Television reviews

Confronting Holocaust Denial with David Baddiel

David Baddiel’s BBC Two documentary on Holocaust denial is a mostly impressive, substantial piece of work. It offers a sensible explanation for why Holocaust denial is even a thing – beyond simply that it’s an outcrop of anti-Semitism, it suggests political reasons relating to the need to reframe Germany as an ally in the post-war years, and in so doing the subsequent diminishment of the Holocaust’s importance. It also highlights a form of officially mandated anti-Semitism within the British establishment, with a wartime memo to British propagandists working to rally public support for the war effort that cautions against mentioning the concentration camp “horror stuff”, because the public might find it icky, and drawing a distinction between the “indisputably innocent” victims of Nazi crimes, who should be focused upon, and “violent political opponents” and Jews, who shouldn’t, being, presumably, not indisputably innocent, and instead in some way responsible for their own persecution, enslavement and murder.
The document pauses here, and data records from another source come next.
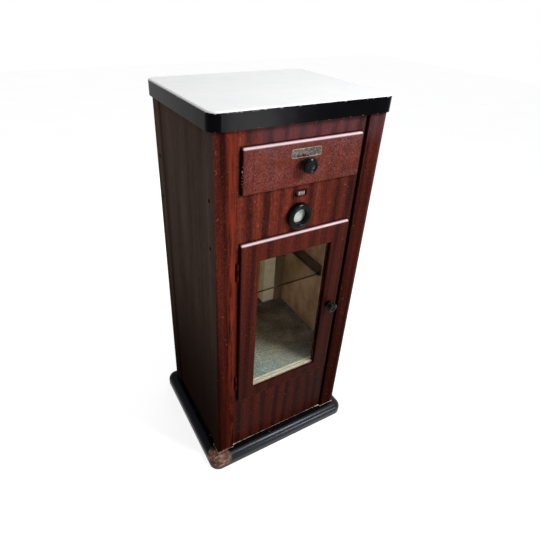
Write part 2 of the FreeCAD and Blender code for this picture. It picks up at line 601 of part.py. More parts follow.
def glazing_beads():
    """Four mitred beads behind the glass, bevelled towards the sight opening."""
    outer_x = SIGHT_X + GLASS_REBATE
    outer_z = (SIGHT_Z[0] - GLASS_REBATE, SIGHT_Z[1] + GLASS_REBATE)
    ys = (GLASS_FACE + GLASS_T, INNER_BACK)
    frame = block((-outer_x, outer_x), ys, outer_z).cut(block((-SIGHT_X, SIGHT_X), ys, SIGHT_Z))
    inner = [e for e in frame.Edges if on_planes(e, y=INNER_BACK)]
    inner = [e for e in inner if max(abs(v.Point.x) for v in e.Vertexes) < SIGHT_X + 1]
    frame = frame.makeChamfer(BEAD_BEVEL, inner)
    middle_z = sum(SIGHT_Z) / 2

    def length_of(corners):
        outline = Part.makePolygon([Vector(x, ys[0], z) for x, z in corners + corners[:1]])
        return frame.common(Part.Face(outline).extrude(ALONG_Y * (ys[1] - ys[0])))

    beads = {}
    for side, name in SIDE_NAMES.items():
        far, near = side * outer_x, side * SIGHT_X
        corners = [(far, outer_z[0]), (far, outer_z[1]), (near, SIGHT_Z[1]), (near, SIGHT_Z[0])]
        beads[name] = length_of(corners)
    for name, far, near in (("bottom", outer_z[0], SIGHT_Z[0]), ("top", outer_z[1], SIGHT_Z[1])):
        beads[name] = length_of([(-outer_x, far), (outer_x, far), (SIGHT_X, near), (-SIGHT_X, near)])
    return beads


# ---- hinges ----
def knuckle(centre, part):
    """One of the hinge's three knuckles, numbered -1, 0 and 1 from below."""
    low = centre + (part - 0.5) * HINGE_L / 3
    trim_low = KNUCKLE_GAP / 2 if part > -1 else 0
    trim_high = KNUCKLE_GAP / 2 if part < 1 else 0
    foot = Vector(*HINGE_AXIS, low + trim_low)
    return bar(foot, ALONG_Z, KNUCKLE_R, HINGE_L / 3 - trim_low - trim_high)


def hinge_leaf(centre, ys, own, others, bore_r):
    """Flat leaf with its own knuckles, cleared round the other leaf's, and bored for the pin."""
    low, high = centre - HINGE_L / 2, centre + HINGE_L / 2
    leaf = block((HINGE_AXIS[0], LEAF_INNER_X), ys, (low, high))
    for part in others:
        foot = Vector(*HINGE_AXIS, centre + (part - 0.5) * HINGE_L / 3 - KNUCKLE_GAP / 2)
        leaf = leaf.cut(bar(foot, ALONG_Z, KNUCKLE_R + KNUCKLE_GAP, HINGE_L / 3 + KNUCKLE_GAP))
    for part in own:
        leaf = leaf.fuse(knuckle(centre, part))
    return leaf.cut(bar(Vector(*HINGE_AXIS, low), ALONG_Z, bore_r, HINGE_L)).removeSplitter()


def frame_leaf(centre):
    """Leaf let into the fascia, with the lower and the upper knuckle."""
    return hinge_leaf(centre, (FASCIA_Y, FASCIA_Y + LEAF_T), (-1, 1), (0,), PIN_R)


def door_leaf(centre):
    """Leaf let into the back of the door's lip, with the middle knuckle."""
    return hinge_leaf(centre, (LIP_BACK - LEAF_T, LIP_BACK), (0,), (-1, 1), PIN_R + PIN_CLEARANCE)


def hinge_pin(centre):
    return bar(Vector(*HINGE_AXIS, centre - HINGE_L / 2), ALONG_Z, PIN_R, HINGE_L)


# ---- turn catch ----
def knob_rose():
    """Collar between the door's face and the knob."""
    bore_r = SPINDLE_R + PIN_CLEARANCE
    profile = [(bore_r, 0), (ROSE_R, 0), (ROSE_R, ROSE_T), (bore_r, ROSE_T)]
    return turned(profile, DOOR_KNOB_X, DOOR_KNOB_Z, LIP_FACE)


def door_knob():
    profile = knob_profile(DOOR_KNOB_R, 6.0, ROSE_T + 0.4, DOOR_KNOB_PROJECTION)
    knob = turned(profile, DOOR_KNOB_X, DOOR_KNOB_Z, LIP_FACE)
    return knob.cut(latch_spindle())


def latch_spindle():
    start = Vector(DOOR_KNOB_X, SPINDLE_Y[0], DOOR_KNOB_Z)
    return bar(start, ALONG_Y, SPINDLE_R, SPINDLE_Y[1] - SPINDLE_Y[0])


def latch_tongue():
    """Flat plate on the spindle's end, hanging down when the catch is free."""
    near = SPINDLE_Y[1] - TONGUE_PLATE_T
    half = TONGUE_PLATE_W / 2
    ys = (near, SPINDLE_Y[1])
    tip = DOOR_KNOB_Z - TONGUE_PLATE_L + half
    plate = block((DOOR_KNOB_X - half, DOOR_KNOB_X + half), ys, (tip, DOOR_KNOB_Z))
    plate = plate.fuse(bar(Vector(DOOR_KNOB_X, near, DOOR_KNOB_Z), ALONG_Y, half + 2.0, TONGUE_PLATE_T))
    plate = plate.fuse(bar(Vector(DOOR_KNOB_X, near, tip), ALONG_Y, half, TONGUE_PLATE_T))
    return plate.removeSplitter().cut(latch_spindle())


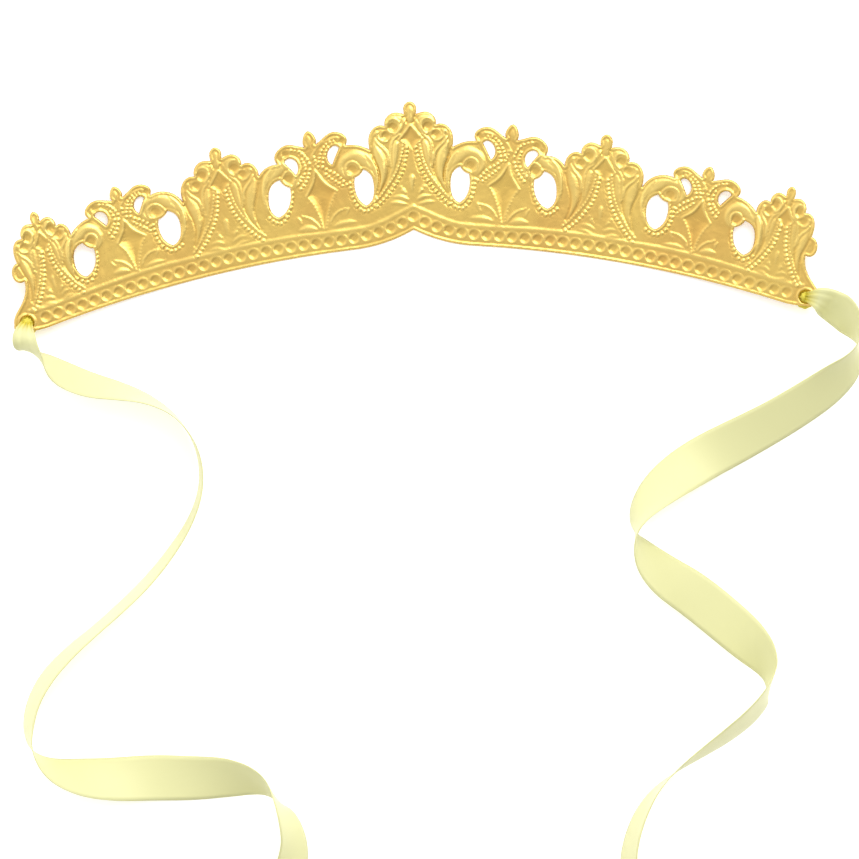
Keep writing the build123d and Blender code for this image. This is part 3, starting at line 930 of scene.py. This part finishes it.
# Table and light.
room = {
    "floor": 3.0,
    "surface": {
        "Base Color": (0.95, 0.95, 0.95, 1),
        "Roughness": 0.9,
        "Specular IOR Level": 0.1,
        "Emission Color": (1, 1, 1, 1),
        "Emission Strength": 0.3,
    },
    "even": 0.92,
    "backdrop": 0.93,
    # direction, how much it adds, and where along that direction it starts and is full
    "lights": [
        ((-0.45, 0.89, 0.0), 0.62, 0.05, 0.75),
        ((0.42, 0.58, 0.7), 3.6, 0.86, 0.99),
        ((0.75, -0.66, 0.0), -0.28, 0.1, 0.75),
    ],
}


def plainTable():
    n = Nodes("plainTable")
    n.set(room["surface"])
    bm = bmesh.new()
    bmesh.ops.create_grid(bm, x_segments=1, y_segments=1, size=room["floor"] / 2)
    return makeObject("table", takeMesh(bm, "table"), n.material, smooth=False)


# An even white room with brighter and darker sides. The camera sees it as one plain backdrop.
def studioLight():
    world = bpy.data.worlds.new("studio")
    world.use_nodes = True
    tree = world.node_tree
    place = tree.nodes.new("ShaderNodeTexCoord").outputs["Generated"]
    level = room["even"]
    for toward, amount, start, full in room["lights"]:
        lean = tree.nodes.new("ShaderNodeVectorMath")
        lean.operation = "DOT_PRODUCT"
        lean.inputs[1].default_value = toward
        tree.links.new(place, lean.inputs[0])
        lobe = tree.nodes.new("ShaderNodeMapRange")
        lobe.interpolation_type = "SMOOTHSTEP"
        lobe.inputs["From Min"].default_value = start
        lobe.inputs["From Max"].default_value = full
        lobe.inputs["To Max"].default_value = amount
        tree.links.new(lean.outputs["Value"], lobe.inputs["Value"])
        total = tree.nodes.new("ShaderNodeMath")
        tree.links.new(lobe.outputs["Result"], total.inputs[0])
        if isinstance(level, float):
            total.inputs[1].default_value = level
        else:
            tree.links.new(level, total.inputs[1])
        level = total.outputs["Value"]
    seen = tree.nodes.new("ShaderNodeLightPath").outputs["Is Camera Ray"]
    pick = tree.nodes.new("ShaderNodeMix")
    pick.inputs["B"].default_value = room["backdrop"]
    tree.links.new(seen, pick.inputs["Factor"])
    tree.links.new(level, pick.inputs["A"])
    tree.links.new(pick.outputs["Result"], tree.nodes["Background"].inputs["Strength"])
    tree.nodes["Background"].inputs["Color"].default_value = (1, 1, 1, 1)
    return world


table = plainTable()
bpy.context.scene.world = studioLight()

bpy.context.scene.view_settings.view_transform = "Standard"
bpy.context.scene.view_settings.look = "None"
print("light and table made")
The expected journey to a concentration camp occurs early in the programme, and I expected to be dismissive of it but it is necessary and appropriate. Had it been used only to evoke feeling, I would have disliked it, but Baddiel’s aim is to educate and discuss the history, and the trip to the Chelmo murder camp – most Jews were killed within an hour of arriving there, and it wasn’t a work camp like Auschwitz – is used well. At the end of the programme, there’s another expected journey, this time to a Holocaust survivor, and again, expecting to see something I’d seen before, I’m surprised to say that I was moved to tears by her account of being torn from her family at Auschwitz at the age of fifteen, later encountering her aunt, and trying desperately and failing to find water to keep her alive.

I would have liked a spicier fight with the Facebook representative who Baddiel confronts with evidence of the social network’s lazy, disinterested approach to policing anti-Semitism. But it’s true that to those who barely even realise that not everything online is to be believed might find even Baddiel’s lukewarm confrontation here a shock, and that’s at least a start. And there’s a great deal of hand-wringing over whether interviewing a Holocaust denier would be the right decision, as it would offer them a platform, but not doing so might be seen to be ducking the issue. It’s easy to understand Baddiel’s argument that these views already have a platform and that their proponents should be confronted head on – what’s less easy to understand is why he thought that the clown he picks, ludicrous to the point where you suspect he might be mentally ill, was a good choice of opponent. Talk about low-hanging fruit. But I would say that even engaging in the conversation is already losing – whether the denier is a pure joke or whether they have the veneer of respectability, their arguments are dishonest, they evasively jump from point to point while you attempt to methodically debunk them, and they revel in dragging you down to their level. Which, unfortunately, is exactly what happens here. It was a mistake, and an avoidable one – or at least one that, having made, Baddiel should learn from. The documentary keeps referring back to his stage show about trolls and his encounters with them online – you’d think he’d recognise that just because you talk to a troll in person, they don’t stop being a troll.

This issue aside, this is a well-intentioned and informed documentary on a problem that isn’t going away – if anything, it’s growing. It’s on iPlayer now, and you should watch it.